▸ **Short task**: Single out the lines that include the word "Blender". Copy them.

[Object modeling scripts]
:::
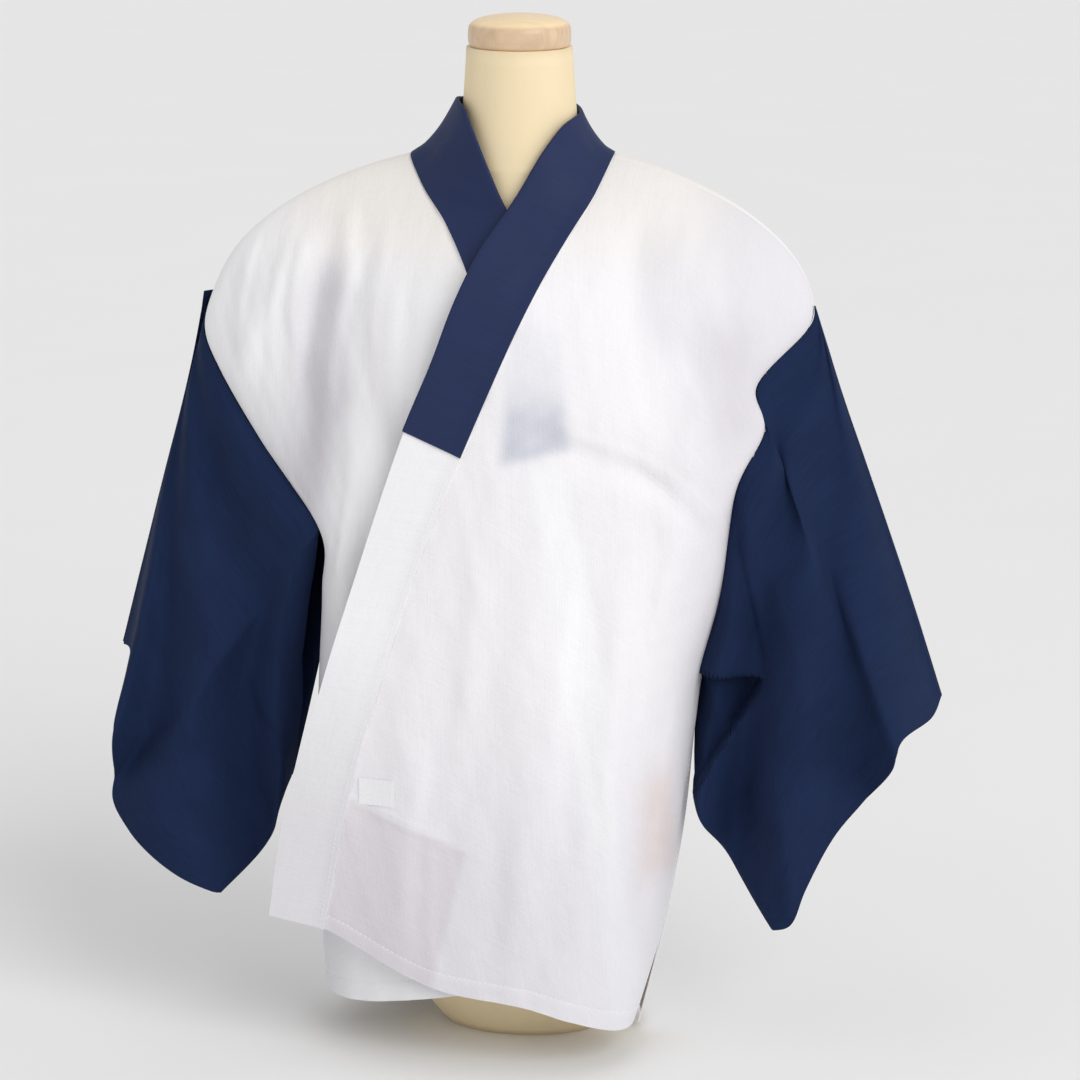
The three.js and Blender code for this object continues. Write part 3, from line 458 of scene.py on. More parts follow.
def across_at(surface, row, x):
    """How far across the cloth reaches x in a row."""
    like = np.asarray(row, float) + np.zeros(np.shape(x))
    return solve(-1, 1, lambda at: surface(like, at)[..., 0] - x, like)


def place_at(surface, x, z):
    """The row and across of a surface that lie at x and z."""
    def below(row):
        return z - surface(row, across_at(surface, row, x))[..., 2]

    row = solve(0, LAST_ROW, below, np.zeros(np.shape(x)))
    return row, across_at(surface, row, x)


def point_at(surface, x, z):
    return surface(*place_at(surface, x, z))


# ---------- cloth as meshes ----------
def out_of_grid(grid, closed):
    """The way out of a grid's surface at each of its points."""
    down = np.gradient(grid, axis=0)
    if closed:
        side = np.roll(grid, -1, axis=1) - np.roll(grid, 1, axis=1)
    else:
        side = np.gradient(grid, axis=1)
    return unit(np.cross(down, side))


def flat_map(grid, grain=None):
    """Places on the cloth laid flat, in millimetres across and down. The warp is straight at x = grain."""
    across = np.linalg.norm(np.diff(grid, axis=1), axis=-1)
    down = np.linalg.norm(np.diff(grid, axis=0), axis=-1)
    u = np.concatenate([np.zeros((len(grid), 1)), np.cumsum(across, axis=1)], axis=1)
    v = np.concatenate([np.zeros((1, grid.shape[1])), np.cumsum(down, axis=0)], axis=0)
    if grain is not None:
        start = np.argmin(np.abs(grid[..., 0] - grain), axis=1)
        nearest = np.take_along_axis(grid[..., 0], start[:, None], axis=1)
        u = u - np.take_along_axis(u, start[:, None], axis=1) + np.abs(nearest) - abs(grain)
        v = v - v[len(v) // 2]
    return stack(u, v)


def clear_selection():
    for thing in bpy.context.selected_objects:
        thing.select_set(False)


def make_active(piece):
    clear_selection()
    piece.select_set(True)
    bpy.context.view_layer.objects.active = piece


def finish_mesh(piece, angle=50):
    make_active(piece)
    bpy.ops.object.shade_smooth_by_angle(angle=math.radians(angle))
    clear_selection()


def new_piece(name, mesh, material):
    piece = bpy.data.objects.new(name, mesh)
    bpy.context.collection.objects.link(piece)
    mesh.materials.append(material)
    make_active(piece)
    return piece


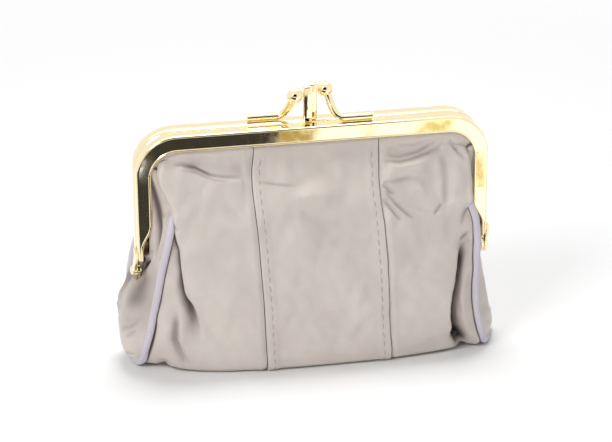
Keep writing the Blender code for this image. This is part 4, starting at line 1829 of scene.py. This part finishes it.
:::
▸ **Exercise output**:
The three.js and Blender code for this object continues. Write part 3, from line 458 of scene.py on. More parts follow.
Keep writing the Blender code for this image. This is part 4, starting at line 1829 of scene.py. This part finishes it.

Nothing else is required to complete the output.